Custom properties Custom properties of the document. You must specify the name of the custom property to extract.
Sheet information
The following table lists the information that can be extracted as sheet information:
Table 5. Data that can be extracted as sheet information
Data Description
Sheet name Name of the Microsoft Excel sheet.
Header (left, center, right) Header of the specified position.
Footer (left, center, right) Footer of the specified position.
Row information
The following table lists the information that can be extracted as row information:
Table 6. Data that can be extracted as row information
Data Description
Row number Microsoft Excel row number within the sheet. The first row number is 1.
Is hidden Whether the row is hidden or not. Writes true if the row or the sheet to which this row belongs is hidden.
Cell information
You can extract the cell information based on the Microsoft Excel column or the cell position. You can specify the source Microsoft Excel column based on the relative position within the data range when you are extracting the cell information based on the Microsoft Excel column.
The following table lists information that can be extracted as cell information:
Table 7. Data that can be extracted as cell information
Data Description
Value Value of a cell. If the cell has a formula, the stage extracts the value from the cache.
Comment Comment of a cell.
Author of Comment Author of the comment of a cell.
Formula Formula of a cell in text.
Hyperlink Type Type of hyperlink of a cell.
Hyperlink Address The address this hyperlink points to. The format depends on the type of this hyperlink.
Hyperlink label Text label for this hyperlink.

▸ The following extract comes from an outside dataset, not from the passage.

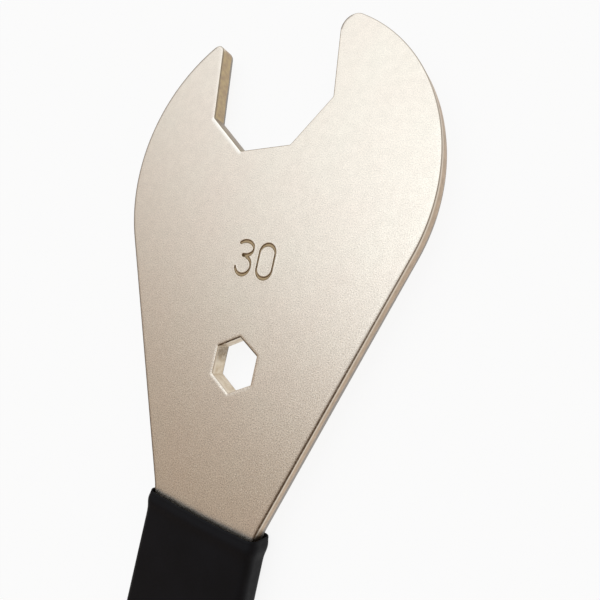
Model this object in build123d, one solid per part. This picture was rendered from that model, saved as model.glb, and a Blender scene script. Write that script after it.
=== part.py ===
from build123d import *
import os
from math import atan2, degrees

# A flat headset wrench: one stamped steel blade and one dipped vinyl grip over its tang.
# Millimetres. The origin is on the nut's axis, on the surface that the wrench lies on.
# +Y runs along the handle towards the jaw, +X to the right, +Z up out of the front face.

# Jaw
nut_flats = 30.0        # across the flats of the locknut that the jaw fits
jaw_clearance = 0.1     # that the jaw is wider than the nut
nut_sides = 8           # the throat follows the sides of an eight-sided nut
jaw_turn = 7.0          # degrees that the jaw's mouth leans to the left of the handle's line
throat_radius = 0.5     # in the corners of the throat
left_tip_radius = 1.7   # at the sharper tip, on the side that the mouth leans to
right_tip_radius = 3.0  # at the blunter tip

# Head and blade
plate = 4.0             # thickness of the steel
head_radius = 37.6      # of the round head
head_drop = 22.0        # from the nut's axis back down the jaw's own line to the head's centre
handle_offset = 6.2     # of the handle's centre line, to the right of the nut's axis
shoulder_drop = 91.0    # from the nut's axis back to the shoulders, where the taper meets the tang
shoulder_radius = 12.0  # that eases the taper into the tang
edge_radius = 0.35      # left by tumbling along every outer edge

# Hexagonal hole
hex_flats = 10.0        # across its flats, two of which lie along the handle
hex_drop = 60.4         # from the nut's axis back to the hole's centre
hex_edge = 0.2          # bevel at both rims

# Tang, hidden in the grip
tang_width = 26.0
tang_length = 117.0     # from the shoulders to its round end

# Grip
grip_wall = 1.1         # vinyl on every side of the tang
grip_end_wall = 2.5     # vinyl past the tang's end
grip_edge_radius = 1.8  # along the grip's long edges
mouth_rise = 0.5        # that the grip's mouth stands above the shoulders
lip_proud = 0.4         # that the thick lip stands out of the grip
lip_length = 5.0        # of the lip along the handle
lip_fade = 2.4          # over which the lip's lower end runs out into the grip
lip_sink = 0.2          # that the lip's end passes under the grip's surface
lip_round = 0.7         # at the lip's upper rim
mouth_gap = 0.7         # that the mouth stands open round the tang, at its rim
mouth_depth = 1.4       # over which that opening closes on the tang

# Heights that follow from the thicknesses
grip_thickness = plate + 2 * grip_wall
grip_base = lip_proud
plate_base = grip_base + grip_wall
plate_middle = plate_base + plate / 2
plate_top = plate_base + plate

# Places along and across the handle
shoulder_y = -shoulder_drop
mouth_y = shoulder_y + mouth_rise
head_centre = Vector(0, -head_drop, 0).rotate(Axis.Z, jaw_turn)
jaw_opening = nut_flats + jaw_clearance
jaw_reach = head_radius + head_drop


def nearest_vertices(sketch, points):
    """The sketch's corner nearest to each point."""
    return [sketch.vertices().sort_by_distance(point)[0] for point in points]


def handle_strip(width, top, length):
    """A straight strip down the handle's line with a full round end, length long from its top."""
    straight = length - width / 2
    middle = Pos(handle_offset, top - straight / 2)
    return middle * Rectangle(width, straight) + Pos(handle_offset, top - straight) * Circle(width / 2)


def jaw_gap():
    """The jaw's mouth: the nut's outline, opened straight out past the tips."""
    nut = RegularPolygon(jaw_opening / 2, nut_sides, major_radius=False, rotation=180 / nut_sides)
    mouth = Pos(0, jaw_reach / 2) * Rectangle(jaw_opening, jaw_reach)
    return Rot(0, 0, jaw_turn) * (nut + mouth)


def head_and_taper():
    """The round head drawn in to the shoulders by the two lines that leave it at a tangent."""
    head = Pos(head_centre) * Circle(head_radius)
    half = tang_width / 2
    shoulders = Line((handle_offset - half, shoulder_y), (handle_offset + half, shoulder_y))
    return make_hull(head.edges() + shoulders.edges())


def blade_outline():
    """The stamped outline, with its tips, throat and shoulders rounded."""
    outline = head_and_taper() + handle_strip(tang_width, shoulder_y, tang_length)
    half = tang_width / 2
    shoulders = [(handle_offset - half, shoulder_y), (handle_offset + half, shoulder_y)]
    outline = fillet(nearest_vertices(outline, shoulders), shoulder_radius)
    outline = outline - jaw_gap()
    throat = nearest_vertices(outline, throat_corners())
    outline = fillet(throat, throat_radius)
    left_corner, right_corner = tip_corners()
    outline = fillet(nearest_vertices(outline, [left_corner]), left_tip_radius)
    return fillet(nearest_vertices(outline, [right_corner]), right_tip_radius)


def throat_corners():
    """The four corners where the nut's lower sides meet in the throat."""
    nut = RegularPolygon(jaw_opening / 2, nut_sides, major_radius=False, rotation=180 / nut_sides)
    lower = nut.vertices().filter_by(lambda corner: corner.Y < 0)
    return [corner.center().rotate(Axis.Z, jaw_turn) for corner in lower]


def tip_corners():
    """The left and the right corner where the head's circle meets the jaw's flats."""
    half = jaw_opening / 2
    rise = (head_radius ** 2 - half ** 2) ** 0.5 - head_drop
    return [Vector(side * half, rise, 0).rotate(Axis.Z, jaw_turn) for side in (-1, 1)]


def make_blank():
    """The blade as it leaves the stamping die, with sharp edges and no hole."""
    return extrude(Pos(0, 0, plate_base) * blade_outline(), plate)


def make_blade(blank):
    """The whole steel blade, tang included, with its edges tumbled and its hole pierced."""
    rims = blank.edges().filter_by(Axis.Z, reverse=True)
    blade = fillet(rims, edge_radius)
    hole = RegularPolygon(hex_flats / 2, 6, major_radius=False, rotation=30)
    blade -= extrude(Pos(handle_offset, -hex_drop, plate_base) * hole, plate)
    around_hole = blade.edges().filter_by(lambda edge: on_hole_rim(edge))
    return chamfer(around_hole, hex_edge)


def on_hole_rim(edge):
    """Whether an edge lies on the front or back rim of the hexagonal hole."""
    middle = edge.center()
    reach = (Vector(middle.X, middle.Y, 0) - Vector(handle_offset, -hex_drop, 0)).length
    flat = abs(edge.tangent_at(0.5).Z) < 0.5
    return reach < hex_flats * 0.55 and flat


def mouth_section(width, thickness, radius):
    """A rounded section across the handle at the grip's mouth, facing down the handle."""
    across = Plane(origin=(handle_offset, mouth_y, plate_middle), x_dir=(1, 0, 0), z_dir=(0, -1, 0))
    return across * RectangleRounded(width, thickness, radius)


def make_lip(width):
    """The thick lip round the grip's mouth, rounded at the mouth and running out down the handle."""
    radius = grip_edge_radius + lip_proud
    band = extrude(mouth_section(width + 2 * lip_proud, grip_thickness + 2 * lip_proud, radius), lip_length)
    lower_end = band.faces().sort_by(Axis.Y)[0]
    band = chamfer(lower_end.edges(), lip_proud + lip_sink, lip_fade, reference=lower_end)
    upper_end = band.faces().sort_by(Axis.Y)[-1]
    return fillet(upper_end.edges(), lip_round)


def make_grip(blank):
    """The vinyl grip, hollow where the tang fills it, with a mouth that stands open round the blade."""
    width = tang_width + 2 * grip_wall
    length = tang_length + mouth_rise + grip_end_wall
    sleeve = extrude(Pos(0, 0, grip_base) * handle_strip(width, mouth_y, length), grip_thickness)
    long_edges = sleeve.edges().filter_by(Axis.Z, reverse=True)
    long_edges = long_edges.filter_by(lambda edge: edge.center().Y < mouth_y - edge_radius)
    sleeve = fillet(long_edges, grip_edge_radius)
    grip = sleeve + make_lip(width)
    opening = mouth_section(tang_width + 2 * mouth_gap, plate + 2 * mouth_gap, edge_radius + mouth_gap)
    grip -= extrude(opening, mouth_depth, taper=degrees(atan2(mouth_gap, mouth_depth)))
    return grip - blank


def main():
    """Writes one STEP file for each of the two pieces."""
    os.makedirs("parts", exist_ok=True)
    blank = make_blank()
    blade = make_blade(blank)
    grip = make_grip(blank)
    for name, piece in {"blade": blade, "grip": grip}.items():
        export_step(piece, f"parts/{name}.step")


main()
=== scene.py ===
"""Looks of a flat headset wrench: one satin-plated steel blade and one dipped vinyl grip.

Lengths are written in millimetres, in the part's own frame, and turned to metres when a mesh is made.
"""

import logging
import math
from dataclasses import dataclass, field, replace
from enum import IntEnum

import bmesh
import bpy
import numpy as np
from mathutils import Matrix, Vector, noise
from mathutils.geometry import delaunay_2d_cdt


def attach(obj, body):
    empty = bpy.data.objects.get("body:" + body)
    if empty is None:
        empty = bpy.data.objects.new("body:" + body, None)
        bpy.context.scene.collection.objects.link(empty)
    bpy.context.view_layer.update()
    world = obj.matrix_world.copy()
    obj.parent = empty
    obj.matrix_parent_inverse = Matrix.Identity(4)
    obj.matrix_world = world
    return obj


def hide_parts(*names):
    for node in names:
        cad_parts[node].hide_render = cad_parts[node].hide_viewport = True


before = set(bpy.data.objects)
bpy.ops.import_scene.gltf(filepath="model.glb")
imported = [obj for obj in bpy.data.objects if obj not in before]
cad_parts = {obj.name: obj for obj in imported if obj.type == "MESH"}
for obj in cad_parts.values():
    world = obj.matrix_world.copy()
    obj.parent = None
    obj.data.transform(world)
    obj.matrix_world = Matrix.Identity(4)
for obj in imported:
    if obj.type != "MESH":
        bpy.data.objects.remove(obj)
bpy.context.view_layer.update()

log = logging.getLogger("headset_wrench")

Array = np.ndarray
Value = np.ndarray | float
Pair = tuple[float, float]
Triple = tuple[float, float, float]
Tree = bpy.types.NodeTree
Socket = bpy.types.NodeSocket

MM = 0.001
WELD = 0.0005          # mm, under which two points are one
TINY = 1e-6            # mm, under which a run has no direction of its own
SNAP = 1e-7            # mm, within which the triangulation takes two points for one
ROW_PITCH = math.sqrt(0.75)                   # between rows of even triangles, in triangle sides
FACTOR, FIRST, SECOND, MIXED = 0, 6, 7, 2     # a Mix node's sockets when it mixes colours
NOISE_LOW, NOISE_HIGH = 0.3, 0.7              # between which most of a noise texture's values lie


def srgb(code: str) -> tuple[float, float, float, float]:
    """Turns a sRGB hex colour into a linear one, by the curve of the sRGB standard.

    Args:
        code: six hex digits after a hash.

    Returns:
        Red, green and blue in linear light, and an alpha of 1.
    """
    parts = [int(code[i:i + 2], 16) / 255 for i in (1, 3, 5)]
    linear = [c / 12.92 if c <= 0.04045 else ((c + 0.055) / 1.055) ** 2.4 for c in parts]
    return (linear[0], linear[1], linear[2], 1.0)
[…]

Runtime column propagation

In IBM DataStage, you can configure a job to propagate extra columns that are not defined in the metadata through the rest of the job. This process is known as runtime column propagation (RCP).

When runtime column propagation is enabled, the Excel stage propagates Microsoft Excel columns based on the first data range. If wildcard characters are used in the file name, the first file that matches the expression is used. The setting of the hidden columns property determines whether a hidden column is propagated. For each propagated Microsoft Excel column, only cell values are extracted. To extract information such as the file name, sheet name, or the row number, you can define the additional columns in the configuration window.

Column naming rules

IBM DataStage columns are named based on the Microsoft Excel column letter of the first data range. The column name is prefixed by "Column_" followed by the Microsoft Excel column letter. For example, Column_A, Column_B, Column_C, and so on.

If the job already has a column with the name, the job stops.

Data types

All columns that are added by the Excel stage are in Unicode Varchar type with undefined length.